Requirements:
Write out, word for word, the first line of the data below and every line after it through the one containing "GROOVE_MIDDLE, GROOVE_WIDTH, RIM_START".

### Source material ###

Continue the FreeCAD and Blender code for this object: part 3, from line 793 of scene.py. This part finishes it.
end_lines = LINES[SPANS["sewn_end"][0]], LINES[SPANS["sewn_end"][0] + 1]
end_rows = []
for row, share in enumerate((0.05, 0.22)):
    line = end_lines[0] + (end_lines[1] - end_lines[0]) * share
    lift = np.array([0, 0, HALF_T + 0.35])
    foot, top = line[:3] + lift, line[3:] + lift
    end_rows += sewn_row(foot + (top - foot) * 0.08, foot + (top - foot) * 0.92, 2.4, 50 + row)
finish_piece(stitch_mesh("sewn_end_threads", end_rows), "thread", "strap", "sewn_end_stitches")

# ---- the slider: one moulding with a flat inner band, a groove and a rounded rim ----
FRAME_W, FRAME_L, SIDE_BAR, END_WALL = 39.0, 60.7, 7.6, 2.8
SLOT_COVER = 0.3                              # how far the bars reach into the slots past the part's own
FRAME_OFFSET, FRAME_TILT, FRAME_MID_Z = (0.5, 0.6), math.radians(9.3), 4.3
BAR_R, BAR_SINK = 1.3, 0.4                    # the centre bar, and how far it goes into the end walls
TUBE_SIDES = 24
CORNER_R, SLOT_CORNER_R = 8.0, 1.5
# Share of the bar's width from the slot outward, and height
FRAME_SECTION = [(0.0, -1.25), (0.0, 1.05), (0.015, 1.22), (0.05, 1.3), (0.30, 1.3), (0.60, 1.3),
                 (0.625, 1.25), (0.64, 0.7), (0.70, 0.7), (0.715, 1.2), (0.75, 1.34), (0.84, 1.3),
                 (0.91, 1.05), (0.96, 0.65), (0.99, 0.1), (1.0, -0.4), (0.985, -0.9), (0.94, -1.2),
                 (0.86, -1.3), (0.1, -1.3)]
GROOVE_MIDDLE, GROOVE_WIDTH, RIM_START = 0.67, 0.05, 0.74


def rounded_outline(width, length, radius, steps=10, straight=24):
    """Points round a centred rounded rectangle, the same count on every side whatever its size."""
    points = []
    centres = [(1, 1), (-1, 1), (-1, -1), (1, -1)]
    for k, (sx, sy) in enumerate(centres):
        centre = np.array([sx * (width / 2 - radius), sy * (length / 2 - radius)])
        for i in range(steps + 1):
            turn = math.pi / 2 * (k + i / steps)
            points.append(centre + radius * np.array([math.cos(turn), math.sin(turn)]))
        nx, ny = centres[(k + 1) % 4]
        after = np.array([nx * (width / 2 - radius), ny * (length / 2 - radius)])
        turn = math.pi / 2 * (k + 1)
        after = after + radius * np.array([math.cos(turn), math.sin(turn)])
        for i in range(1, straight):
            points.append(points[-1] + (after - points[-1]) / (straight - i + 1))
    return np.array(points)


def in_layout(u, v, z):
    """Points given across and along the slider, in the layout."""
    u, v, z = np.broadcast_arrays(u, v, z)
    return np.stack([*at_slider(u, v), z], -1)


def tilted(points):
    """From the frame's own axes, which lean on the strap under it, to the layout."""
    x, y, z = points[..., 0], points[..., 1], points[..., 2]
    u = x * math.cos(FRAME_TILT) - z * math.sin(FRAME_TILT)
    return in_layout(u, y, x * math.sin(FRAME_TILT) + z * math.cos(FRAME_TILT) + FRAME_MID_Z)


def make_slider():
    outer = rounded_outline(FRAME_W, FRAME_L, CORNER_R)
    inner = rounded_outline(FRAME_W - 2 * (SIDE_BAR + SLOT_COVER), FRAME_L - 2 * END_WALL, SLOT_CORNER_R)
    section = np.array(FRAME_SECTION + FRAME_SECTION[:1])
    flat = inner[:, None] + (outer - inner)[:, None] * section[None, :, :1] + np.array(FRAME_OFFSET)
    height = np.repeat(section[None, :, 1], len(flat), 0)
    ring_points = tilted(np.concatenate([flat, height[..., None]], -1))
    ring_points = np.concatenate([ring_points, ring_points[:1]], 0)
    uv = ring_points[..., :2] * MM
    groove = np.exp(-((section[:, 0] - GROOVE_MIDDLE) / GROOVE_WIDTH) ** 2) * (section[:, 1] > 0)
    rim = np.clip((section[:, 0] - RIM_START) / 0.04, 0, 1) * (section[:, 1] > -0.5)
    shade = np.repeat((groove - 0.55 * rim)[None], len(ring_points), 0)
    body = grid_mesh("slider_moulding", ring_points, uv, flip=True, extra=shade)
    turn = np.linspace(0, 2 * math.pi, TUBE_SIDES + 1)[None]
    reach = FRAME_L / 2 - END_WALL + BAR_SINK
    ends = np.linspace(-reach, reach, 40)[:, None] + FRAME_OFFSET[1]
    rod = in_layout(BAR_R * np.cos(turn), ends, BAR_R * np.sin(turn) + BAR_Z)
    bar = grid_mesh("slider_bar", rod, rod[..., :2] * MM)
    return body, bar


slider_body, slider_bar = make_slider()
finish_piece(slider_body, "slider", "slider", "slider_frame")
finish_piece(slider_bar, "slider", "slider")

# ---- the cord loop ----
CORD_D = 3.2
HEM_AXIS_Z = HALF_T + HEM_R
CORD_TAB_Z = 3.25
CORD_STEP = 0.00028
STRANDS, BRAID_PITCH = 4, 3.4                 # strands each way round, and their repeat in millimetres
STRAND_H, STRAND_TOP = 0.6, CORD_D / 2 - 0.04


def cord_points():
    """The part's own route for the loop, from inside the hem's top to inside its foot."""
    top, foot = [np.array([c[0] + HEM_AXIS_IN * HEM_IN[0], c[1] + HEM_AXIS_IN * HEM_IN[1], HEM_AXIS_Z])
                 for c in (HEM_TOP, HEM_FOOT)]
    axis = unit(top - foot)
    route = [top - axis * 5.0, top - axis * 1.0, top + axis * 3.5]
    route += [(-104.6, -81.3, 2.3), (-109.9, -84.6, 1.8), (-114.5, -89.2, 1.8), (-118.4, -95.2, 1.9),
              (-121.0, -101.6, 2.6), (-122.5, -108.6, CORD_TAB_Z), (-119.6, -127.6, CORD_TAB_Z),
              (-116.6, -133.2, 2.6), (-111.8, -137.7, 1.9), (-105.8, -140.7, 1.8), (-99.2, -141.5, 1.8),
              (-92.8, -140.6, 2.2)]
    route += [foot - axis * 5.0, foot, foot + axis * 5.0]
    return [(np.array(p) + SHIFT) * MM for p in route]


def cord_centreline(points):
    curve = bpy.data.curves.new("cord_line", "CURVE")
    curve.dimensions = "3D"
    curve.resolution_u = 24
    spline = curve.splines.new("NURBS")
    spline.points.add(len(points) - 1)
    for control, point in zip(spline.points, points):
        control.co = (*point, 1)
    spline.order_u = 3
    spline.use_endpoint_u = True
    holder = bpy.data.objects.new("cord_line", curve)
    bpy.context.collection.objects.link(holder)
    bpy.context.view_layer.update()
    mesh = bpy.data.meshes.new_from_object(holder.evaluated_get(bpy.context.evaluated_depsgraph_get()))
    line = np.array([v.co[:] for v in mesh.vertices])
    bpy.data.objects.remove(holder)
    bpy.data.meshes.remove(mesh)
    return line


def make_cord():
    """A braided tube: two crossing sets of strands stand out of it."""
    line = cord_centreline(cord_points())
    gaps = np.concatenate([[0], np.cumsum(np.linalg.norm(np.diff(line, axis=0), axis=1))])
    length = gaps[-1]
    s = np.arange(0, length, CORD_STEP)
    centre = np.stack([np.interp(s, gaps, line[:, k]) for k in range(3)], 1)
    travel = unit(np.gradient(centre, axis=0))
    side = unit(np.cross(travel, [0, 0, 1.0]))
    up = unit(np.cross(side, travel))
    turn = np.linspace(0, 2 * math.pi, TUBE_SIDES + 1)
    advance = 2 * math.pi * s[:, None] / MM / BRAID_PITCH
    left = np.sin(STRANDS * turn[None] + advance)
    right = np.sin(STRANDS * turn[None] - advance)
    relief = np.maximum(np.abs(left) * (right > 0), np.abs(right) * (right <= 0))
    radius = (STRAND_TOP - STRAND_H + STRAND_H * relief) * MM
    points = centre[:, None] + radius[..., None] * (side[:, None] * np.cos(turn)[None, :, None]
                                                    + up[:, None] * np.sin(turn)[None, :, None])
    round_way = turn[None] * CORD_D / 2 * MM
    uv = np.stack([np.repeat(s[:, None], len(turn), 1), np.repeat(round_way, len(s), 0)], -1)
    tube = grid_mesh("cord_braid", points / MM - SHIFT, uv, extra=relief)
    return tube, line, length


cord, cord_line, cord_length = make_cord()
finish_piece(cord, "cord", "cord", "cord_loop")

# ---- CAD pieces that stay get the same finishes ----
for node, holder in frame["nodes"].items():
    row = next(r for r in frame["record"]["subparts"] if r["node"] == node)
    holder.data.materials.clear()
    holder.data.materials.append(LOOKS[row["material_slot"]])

###

Task result:
Continue the FreeCAD and Blender code for this object: part 3, from line 793 of scene.py. This part finishes it.
end_lines = LINES[SPANS["sewn_end"][0]], LINES[SPANS["sewn_end"][0] + 1]
end_rows = []
for row, share in enumerate((0.05, 0.22)):
    line = end_lines[0] + (end_lines[1] - end_lines[0]) * share
    lift = np.array([0, 0, HALF_T + 0.35])
    foot, top = line[:3] + lift, line[3:] + lift
    end_rows += sewn_row(foot + (top - foot) * 0.08, foot + (top - foot) * 0.92, 2.4, 50 + row)
finish_piece(stitch_mesh("sewn_end_threads", end_rows), "thread", "strap", "sewn_end_stitches")

# ---- the slider: one moulding with a flat inner band, a groove and a rounded rim ----
FRAME_W, FRAME_L, SIDE_BAR, END_WALL = 39.0, 60.7, 7.6, 2.8
SLOT_COVER = 0.3                              # how far the bars reach into the slots past the part's own
FRAME_OFFSET, FRAME_TILT, FRAME_MID_Z = (0.5, 0.6), math.radians(9.3), 4.3
BAR_R, BAR_SINK = 1.3, 0.4                    # the centre bar, and how far it goes into the end walls
TUBE_SIDES = 24
CORNER_R, SLOT_CORNER_R = 8.0, 1.5
# Share of the bar's width from the slot outward, and height
FRAME_SECTION = [(0.0, -1.25), (0.0, 1.05), (0.015, 1.22), (0.05, 1.3), (0.30, 1.3), (0.60, 1.3),
                 (0.625, 1.25), (0.64, 0.7), (0.70, 0.7), (0.715, 1.2), (0.75, 1.34), (0.84, 1.3),
                 (0.91, 1.05), (0.96, 0.65), (0.99, 0.1), (1.0, -0.4), (0.985, -0.9), (0.94, -1.2),
                 (0.86, -1.3), (0.1, -1.3)]
GROOVE_MIDDLE, GROOVE_WIDTH, RIM_START = 0.67, 0.05, 0.74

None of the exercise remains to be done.